Na agência Ogilvy Brasil, em São Paulo, o “copywriter” (na foto, de azul) forma com o director de arte brasileiro Diego Machado (de bege) uma dupla dinâmica que colecciona prémios desde 2011: só no festival de publicidade Cannes Lions já arrecadaram um Leão de Ouro, um de Prata e três de Bronze. “Como equipa é como que nem namorada: encontramos uma cara-metade”, graceja Hugo, em entrevista por Skype. Os dois idealizaram a campanha “Dove Real Beauty Sketches”, em que o artista forense Gil Zamora desenha mulheres a partir das descrições delas próprias e de desconhecidos. Conclusão, bem visível na comparação entre os dois retratos: As mulheres, "excessivamente auto-críticas", são mais bonitas do que aquilo que pensam.

Em poucos dias, os vários vídeos oficiais da campanha, lançada nos EUA, Canadá, Brasil e Canadá, somaram milhões e milhões de visualizações no YouTube. Tornou-se, por exemplo, no post mais partilhado da história do Mashable. Garantia de um atónito Hugo. “Não estávamos à espera que fosse tão rápido e tão impactante em todo o mundo. É absurdo”.

Foto
Os retratos de Florence

Uma "experiência social"

O segredo? Ser uma campanha que “sai do mundo da publicidade”. Transformou-se numa “experiência social” e, na verdade, foi pensada para isso. Conhecida por apostar na ideia de “Real Beauty”, a Dove queria resgatar o fulgor deste conceito — aquele que se sentia, por exemplo, na campanha “Evolution”, Grand Prix em Cannes de 2007. O trabalho caiu na mesa dos dois jovens. A premissa: “Como é que conseguimos provar às mulheres que elas são mais bonitas do que elas se vêem?”

Hugo fala da experiência em Cannes e do Leão de Ouro

“É óbvio que elas têm uma percepção distorcida da realidade”, comenta Hugo, olhando para o estudo da Dove que acompanha os vídeos — apenas 4% da população feminina mundial se considera bonita. O “pulo do gato” (eis o “brasuca”) foi encontrar uma forma de “usar as próprias críticas delas” para provar que estão enganadas. Chegaram, assim, ao retrato falado e, consequentemente, a Gil Zamora, depois de uma pesquisa no YouTube.

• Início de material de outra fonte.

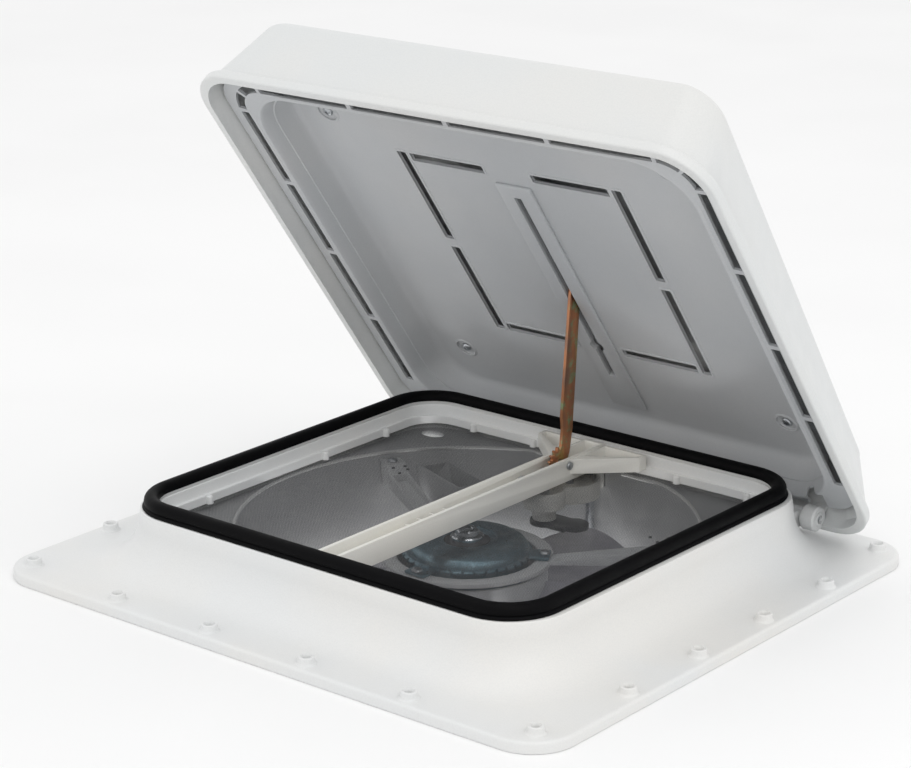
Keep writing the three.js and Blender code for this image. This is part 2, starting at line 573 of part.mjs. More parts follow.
// ---------------------------------------------------------------- lift arm (arm frame)
/** Flat steel arm along +Y from the pivot, with its toothed sector behind it. */
function liftArm() {
  const outline = [];
  const tip = SECTOR_R + 1.2;
  const root = SECTOR_R - 1.6;
  const steps = Math.round((SECTOR_TEETH * SECTOR_SPAN_DEG) / 360);
  for (let i = 0; i <= steps; i += 1) {
    const start = -14 + (i / steps) * SECTOR_SPAN_DEG;
    const pitch = 360 / SECTOR_TEETH;
    for (const [share, r] of [[0.1, root], [0.35, tip], [0.6, tip], [0.85, root]]) {
      const angle = (start + share * pitch) * RAD;
      outline.push([r * Math.cos(angle), r * Math.sin(angle)]);
    }
  }
  const sector = plate([...outline, [-9, 6], [-8, -4], [0, -9], [6, -8]], -ARM_T / 2, ARM_T / 2);
  const high = -ARM_HALF - ARM_JOG;
  const low = ARM_HALF - ARM_JOG;
  const bar = [[-2, -8], [8, high + 1], [26, high], [ARM_LENGTH, -ARM_HALF], [ARM_LENGTH + 4, -4],
    [ARM_LENGTH + 6, 0], [ARM_LENGTH + 4, 4], [ARM_LENGTH, ARM_HALF], [36, low + 2.5],
    [26, low], [9, low], [0, 4]];
  const flat = cut(union(sector, plate(bar, -ARM_T / 2, ARM_T / 2)),
    post(0, 0, -9, 9, ARM_PIN_R + PIN_FIT), post(ARM_LENGTH, 0, -9, 9, GUIDE_PIN.radius + GAP));
  const geometry = geometryOf(flat);
  return solid(geometry.applyMatrix4(new THREE.Matrix4().set(
    0, 0, 1, 0, 1, 0, 0, 0, 0, 1, 0, 0, 0, 0, 0, 1)));
}

// ---------------------------------------------------------------- fan
/** Loop of the shroud's mouth: a circle cut off by two flats along X. */
function shroudLoop(radius, flat, z, steps = 40) {
  return Array.from({ length: steps }, (_, i) => {
    const angle = (i / steps) * 2 * Math.PI;
    const limit = flat / Math.max(Math.abs(Math.sin(angle)), 1e-6);
    const r = Math.min(radius, limit);
    return [r * Math.cos(angle), r * Math.sin(angle), z];
  });
}

/** Grey shroud: square top plate, flared mouth and round throat, grooved for the crank shaft. */
function fanShroud() {
  const body = (grow, extra) => skin([
    shroudLoop(SHROUD_R + grow, 999, SHROUD_BOTTOM - extra),
    shroudLoop(SHROUD_R + grow, 999, SHROUD_THROAT),
    shroudLoop(SHROUD_TOP_R + grow, SHROUD_FLAT_Y + grow, SHROUD_TOP + extra),
  ], false);
  const within = (z0, z1) => skin([z0, z1].map((z) => neckAt(NECK_WALL + GAP, z)), false);
  const top = within(SHROUD_TOP - 3, SHROUD_TOP);
  const limit = within(SHROUD_BOTTOM - 5, SHROUD_TOP + 5);
  const drain = new THREE.CylinderGeometry(1, 1, 20, 16).rotateX(Math.PI / 2)
    .scale(DRAIN_HOLE.rx, DRAIN_HOLE.ry, 1)
    .translate(DRAIN_HOLE.inX - NECK_IN_X, NECK_IN_Y - DRAIN_HOLE.inY, SHROUD_TOP);
  const shape = union(body(SHROUD_WALL, 0).intersect(limit), top);
  return cut(shape, body(0, 1), solid(drain),
    trayLobes(TRAY.clear + TRAY.wall + 1, TRAY.bottom - 1, SHROUD_TOP + 2),
    post(0, CRANK_Y, SHROUD_BOTTOM - 2, SHROUD_TOP + 2, CRANK_SHAFT_R + 3));
}

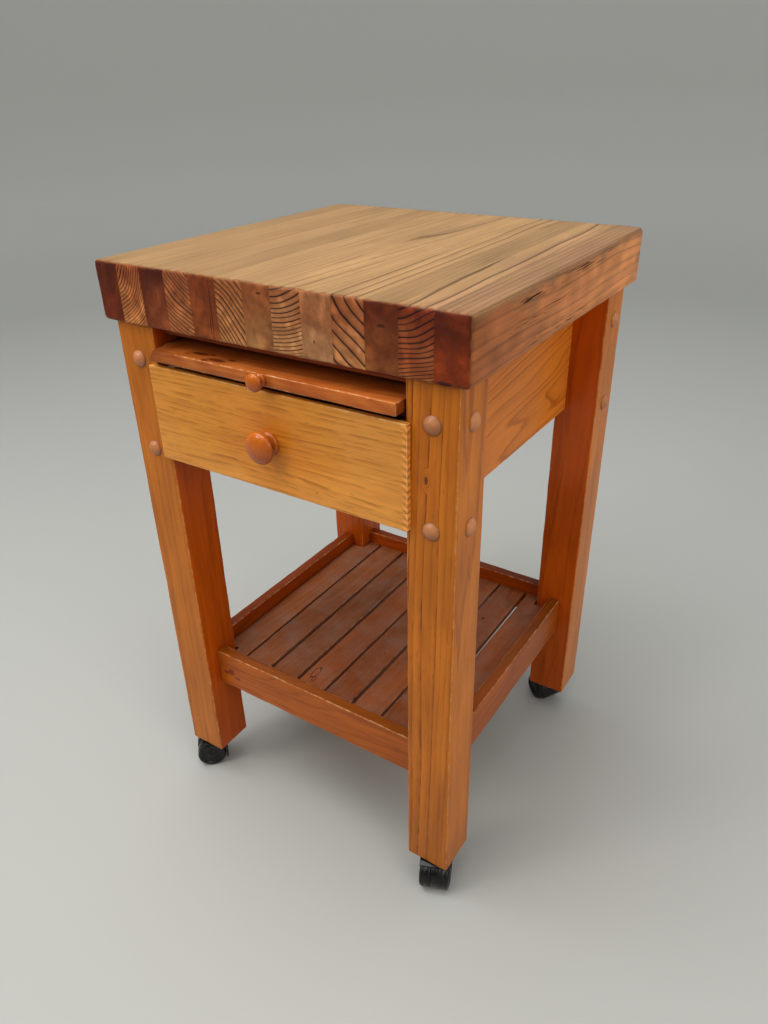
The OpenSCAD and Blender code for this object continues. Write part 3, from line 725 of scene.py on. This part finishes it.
def plug_places():
    """Geometry Nodes that set a plug at two heights on both outer faces of four legs."""
    tree, given = new_tree("plugs on four legs", Across="Float", Deep="Float", Middle="Vector",
                           Half_leg="Float", Pitch="Vector", Seed="Int")
    legs = add(tree, "GeometryNodeMeshGrid", Vertices_X=2, Vertices_Y=2, Size_X=given["Across"],
               Size_Y=given["Deep"])[0]
    levels = add(tree, "GeometryNodeMeshLine", mode="OFFSET", Count=2, Offset=given["Pitch"])[0]
    stack = add(tree, "GeometryNodeInstanceOnPoints", Points=levels, Instance=legs)[0]
    spots = add(tree, "GeometryNodeRealizeInstances", Geometry=stack)[0]
    here = add(tree, "GeometryNodeInputPosition")[0]
    sign = add(tree, VECTOR, here, op="SIGN")[0]
    spin = add(tree, "FunctionNodeRandomValue", 0.0, 6.28, data_type="FLOAT", Seed=given["Seed"])[1]
    twist = add(tree, "FunctionNodeAxisAngleToRotation", Axis=(0, 0, 1), Angle=spin)[0]
    both = add(tree, "GeometryNodeJoinGeometry")[0]
    for axis in ((1, 0, 0), (0, 1, 0)):
        way = add(tree, VECTOR, sign, axis, op="MULTIPLY")[0]
        out = add(tree, VECTOR, way, given["Half leg"], op="SCALE")[0]
        face = add(tree, "GeometryNodeSetPosition", Geometry=spots, Offset=out)[0]
        turn = add(tree, "FunctionNodeAlignRotationToVector", axis="Z", Vector=way)[0]
        turn = add(tree, "FunctionNodeRotateRotation", rotation_space="LOCAL", Rotation=turn,
                   Rotate_By=twist)[0]
        plugs = add(tree, "GeometryNodeInstanceOnPoints", Points=face, Instance=given["Geometry"],
                    Rotation=turn)[0]
        tree.links.new(plugs, both.node.inputs[0])
    moved = add(tree, "GeometryNodeSetPosition", Geometry=numbered(tree, both), Offset=given["Middle"])[0]
    return send_out(tree, moved, given["Finish"])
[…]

O portuga mais brasuca do que os brasileiros

O vídeo foi filmado em Janeiro em São Francisco. Ninguém sabia se iria resultar. Mais do que um “retrato da fisionomia correcta”, queriam uma “representação da percepção”. Gil chegaria perto? Quais seriam as reacções delas? Souberam que “tudo ia correr bem” quando chegaram ao hotel e resolveram fazer um teste com uma mulher que estava no bar. “No final, Gil mostrou-nos: toda a gente disse ‘uau’.” Já nas gravações, montada a exposição, outra surpresa: “Todas ficaram emocionadas. Abriram-se. Viram que aqueles desenhos eram uma representação de várias lutas que tiveram com elas próprias ao longo do dia.”

Um conselho para os jovens portugueses

"Quem quer bolota, trepa"

E agora? Hugo Veiga tem consciência que “esta é daquelas campanhas que pode mudar uma carreira”. Sim, o Grand Prix “é um grande sonho”, mas já o está a viver. “Ao ler os comentários das mulheres, ao ver toda a repercurssão. Nós estamos aqui muito mais para agradar ao público do que a um grupo de publicitários que está sentado numa sala durante uns dias.” A verdade é que nem tem tido tempo para pensar nisso. “Estou imerso em trabalho”, diz, no final de uma semana a dormir umas cinco ou seis horas por noite. Aliás, neste ano, só foi uma semana à praia — no Rio de Janeiro, no Carnaval.

A “vontade” de regressar a Portugal está lá, mas não agora, quando o país está “com uma depressão emocional”. Longe vão os tempos em que, por cá, inspirado no Professor Bambo, se transformou em Professor Carago para procurar emprego. Foi assim que entrou para a Strat, em 2004. O humor também foi ficando de lado. Teve de ser. Já o pai lhe dizia: "Quem quer bolota, trepa". No Brasil, por causa do verbo, viu-se obrigado a trocar de frase: "Acredita, se lança, que o povo aplaude".